Gli scompensi che ne derivano sono una delle ragioni della nascita di questi parassiti che sono comuni a tutta Italia come testimonia non solo il film di Fellini ma anche il già citato libro di Eugenio Turri. Paradossalmente questo atteggiamento può essere individuato come un elemento di ribellione a questa situazione. La salvezza che i vitelloni inseguono, ma non raggiungono mai, è la grande città, il sogno di sfondare nel mondo dell'arte - come per Leopoldo - o nello spettacolo.
Ovviamente ciò riguarda quasi esclusivamente il centro - nord o le zone di questa parte d'Italia maggiormente toccate dallo sviluppo industriale degli anni '50. Al Sud, invece, non solo il fenomeno è assai più limitato per ragioni economiche,  ma l'ancora di salvezza per molti giovani è rappresentata dall'emigrazione causata dalla mancanza di lavoro e considerata, peraltro, a livello governativo come "effetto positivo provocato dal libero gioco della domanda e dell'offerta e utile valvola di sfogo per la sovrappopolazione presente nel Meridione e nel nord - est"24

4.4.2 Largo alla commedia

Il successo che arride a questo film è forse attribuibile al fatto che l'italiano conosce e riconosce questa categoria di persone e, dunque, ne può ridere senza sentirsi bersaglio della pungente ironia e satira del regista, come era invece accaduto ne Lo sceicco bianco  e accadrà anche successivamente con altre opere di Fellini.
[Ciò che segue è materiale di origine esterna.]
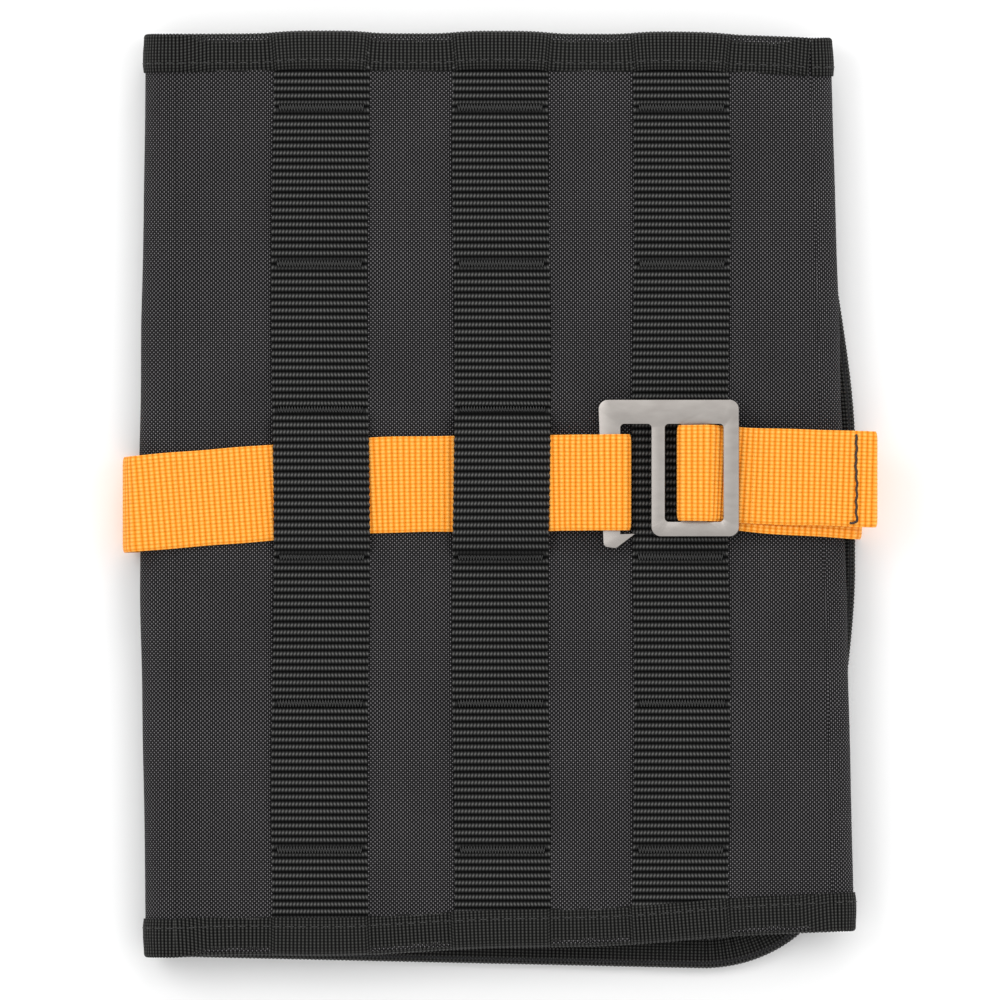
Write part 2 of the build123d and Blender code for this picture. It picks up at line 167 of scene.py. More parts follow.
def shell(name, outer, inner, uv, fields=None):
    """Two grids of the same size, with quads between their borders."""
    rows, columns = outer.shape[:2]
    count = rows * columns
    number = np.arange(count).reshape(rows, columns)
    rim = np.concatenate([number[0], number[1:, -1], number[-1, -2::-1], number[-2:0:-1, 0]])
    after = np.roll(rim, -1)
    faces = np.concatenate([
        grid_faces(rows, columns),
        grid_faces(rows, columns, start=count)[:, ::-1],
        np.stack([after, rim, rim + count, after + count], -1),
    ])
    points = np.concatenate([outer.reshape(-1, 3), inner.reshape(-1, 3)])
    both = {k: np.concatenate([f.ravel(), f.ravel()]) for k, f in (fields or {}).items()}
    return new_piece(name, points, faces, np.tile(uv.reshape(-1, 2), (2, 1)), both, rim=len(rim))


def carried(name, points, uv, fields):
    """A closed section carried along a path: points[k] is the section at step k. Both ends are closed."""
    steps, corners = points.shape[:2]
    ends = [np.arange(corners), np.arange(corners)[::-1] + (steps - 1) * corners]
    flat = {k: f.ravel() for k, f in fields.items()}
    faces = grid_faces(steps, corners, wrap=True)
    return new_piece(name, points.reshape(-1, 3), faces, uv.reshape(-1, 2), flat, ends)


def tubes(name, paths, radius, sides=6):
    """Threads: paths is (threads, steps, 3). Each gets a round section square to its own direction,
    narrowed at both ends."""
    along = np.gradient(paths, axis=1)
    along /= np.linalg.norm(along, axis=-1, keepdims=True)
    side = np.cross(along, [0, 0, 1.0])
    side /= np.maximum(np.linalg.norm(side, axis=-1, keepdims=True), 1e-9)
    up = np.cross(side, along)
    turn = np.arange(sides) * 2 * np.pi / sides
    width = np.ones(paths.shape[1])
    width[[0, -1]] = 0.35
    ring = np.cos(turn)[:, None] * side[:, :, None] + np.sin(turn)[:, None] * up[:, :, None]
    points = paths[:, :, None] + radius * width[:, None, None] * ring
    count, steps = paths.shape[:2]
    quads = grid_faces(steps, sides, wrap=True)
    faces = (quads[None] + (np.arange(count) * steps * sides)[:, None, None]).reshape(-1, 4)
    starts = np.arange(count) * steps * sides
    ends = [np.arange(sides) + s for s in starts]
    ends += [np.arange(sides)[::-1] + s + (steps - 1) * sides for s in starts]
    return new_piece(name, points.reshape(-1, 3), faces, ends=ends)


# %% [markdown]
# ## Finishes
# Black cloth is never flat black. Light catches the top of each yarn and is lost between them, so
# each finish darkens its valleys and lifts its crests. Ribs wide enough to see edge on are real
# geometry and carry an attribute called rib; the yarns inside them are bump, laid along the
# piece's own UV map, which is in metres.

# %% Node helpers
def finish(name, roughness, **shader):
    """A new material with its shader's plain values set. Returns the material, its nodes and its links."""
    material = bpy.data.materials.new(name)
    material.use_nodes = True
    nodes, links = material.node_tree.nodes, material.node_tree.links
    main = nodes["Principled BSDF"]
    main.inputs["Roughness"].default_value = roughness
    for socket, value in shader.items():
        main.inputs[socket.replace("_", " ")].default_value = value
    return material, nodes, links, main


def maths(nodes, links, operation, first, second=None):
    """One Math node: each input is a number or another node's output."""
    node = nodes.new("ShaderNodeMath")
    node.operation = operation
    for slot, value in zip(node.inputs, (first, second)):
        if value is None:
            continue
        if isinstance(value, (int, float)):
            slot.default_value = value
        else:
            links.new(value, slot)
    return node.outputs[0]


def cloth_axes(nodes, links):
    """The two directions of the cloth, in metres, from the piece's UV map."""
    place = nodes.new("ShaderNodeUVMap")
    place.uv_map = "Cloth"
    split = nodes.new("ShaderNodeSeparateXYZ")
    links.new(place.outputs[0], split.inputs[0])
    return place.outputs[0], split.outputs[0], split.outputs[1]


def yarn(nodes, links, along, pitch):
    """|sin(pi s / pitch)|: one round yarn for each pitch."""
    angle = maths(nodes, links, "MULTIPLY", along, np.pi / pitch)
    return maths(nodes, links, "ABSOLUTE", maths(nodes, links, "SINE", angle))


def over_under(nodes, links, s, t, pitch_s, pitch_t):
    """0 where the two cell numbers add up to an even number and 1 where it is odd: a plain weave."""
    cell_s = maths(nodes, links, "FLOOR", maths(nodes, links, "DIVIDE", s, pitch_s))
    cell_t = maths(nodes, links, "FLOOR", maths(nodes, links, "DIVIDE", t, pitch_t))
    return maths(nodes, links, "FLOORED_MODULO", maths(nodes, links, "ADD", cell_s, cell_t), 2.0)


def tint(nodes, links, amount, stops):
    """A colour ramp over an amount from 0 to 1."""
    ramp = nodes.new("ShaderNodeValToRGB")
    for element, (place, colour) in zip(ramp.color_ramp.elements, (stops[0], stops[-1])):
        element.position, element.color = place, (*colour, 1)
    for place, colour in stops[1:-1]:
        ramp.color_ramp.elements.new(place).color = (*colour, 1)
    links.new(amount, ramp.inputs[0])
    return ramp.outputs[0]


def raised(nodes, links, main, height, depth):
    """Bump of a given depth in metres."""
    bump = nodes.new("ShaderNodeBump")
    bump.inputs["Distance"].default_value = depth
    bump.inputs["Strength"].default_value = 1.0
    links.new(height, bump.inputs["Height"])
    links.new(bump.outputs[0], main.inputs["Normal"])


def cloudy(nodes, links, place, size, low, high):
    """Slow change over the cloth, from low to high."""
    noise = nodes.new("ShaderNodeTexNoise")
    noise.inputs["Scale"].default_value = 1 / size
    noise.inputs["Detail"].default_value = 3
    links.new(place, noise.inputs["Vector"])
    scaled = maths(nodes, links, "MULTIPLY", noise.outputs[0], high - low)
    return maths(nodes, links, "ADD", scaled, low)


def shaded(nodes, links, colour, amount):
    """A colour multiplied by an amount."""
    scale = nodes.new("ShaderNodeVectorMath")
    scale.operation = "SCALE"
    links.new(colour, scale.inputs[0])
    links.new(amount, scale.inputs["Scale"])
    return scale.outputs[0]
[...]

I vitelloni,  insieme a La spiaggia di Lattuada e Maddalena di Genina (che rientra, comunque, tra i melodrammi), è l'unico film d'autore  che sfonda ai botteghini. Tuttavia anche questa opera è assimilabile ai gusti del pubblico in quanto, in fondo, appartiene al filone della commedia all'italiana. La classifica del cinema italiano della stagione 53/54 vede poi solo commedie - divenute poi famosissime, come Pane amore e fantasia con la Loren e De Sica, Il ritorno di Don Camillo e Il turco napoletano con il solito Totò - e film di natura musicale, intervallati da altre opere in costume come Lucrezia Borgia per la regia di Christian Jacque. Il pubblico italiano continua insomma a rifuggire dal cosiddetto "cinema impegnato" fino al punto di rifiutare il tentativo di Zavattini di rilanciare il neorealismo con un film ad episodi - Amore in città - dove i migliori registi italiani, tra cui Fellini, girano dei cortometraggi su tematiche neorealiste. L'insuccesso è totale. Amore in città è solo 90° tra gli incassi stagionali, poco sopra I vinti di Antonioni. Un successo appena accettabile riscuote Cronache di poveri amanti di Carlo Lizzani, tratto dal romanzo di Pratolini, che con circa 224 milioni occupa il 56° posto.
Il pubblico si è ormai definitivamente ripiegato  su se stesso, di fatto inizia a manifestarsi quello scollamento che porterà lo spettatore a rifiutare i modelli proposti dal nostro cinema per aderire a miti, gusti, mentalità dei prodotti statunitensi. Una identificazione aiutata dall'invasione delle case produttrici americane a Cinecittà che, grazie all'economicità e alla resa dei propri artigiani, si presenta come una valida alternativa alle strutture esistenti negli USA. La presenza costante sugli schermi e sui rotocalchi italiani degli attori più famosi di Hollywood che si aggirano nei locali più rinomati della nostra penisola, rende ancora più familiare e raggiungibile lo stile di vita statunitense che, agli occhi di tutti, diventa l'Italia di un futuro ormai prossimo grazie alla industrializzazione e allo sviluppo economico.
Contemporaneamente il cinema italiano perde progressivamente contatto con la realtà esterna, se si eccettuano alcune commedie che, sia pure con stereotipi che alla lunga diventeranno manierati e inconsistenti, mantengono un rapporto con la quotidianità. Probabilmente questo processo è aiutato dalla rimozione, nella coscienza collettiva, del ventennio fascista e della guerra per cui si crea nell'immaginario la convinzione che il secondo conflitto mondiale sia stato combattuto fianco a fianco con gli americani.
Grazie al successo de I vitelloni  Fellini riesce ad imporre la storia che vuole girare da un paio di anni, la fiabesca vicenda di due poveri vagabondi, una fiaba che rifiuta ogni compromesso con l'ideologia neorealista: La strada.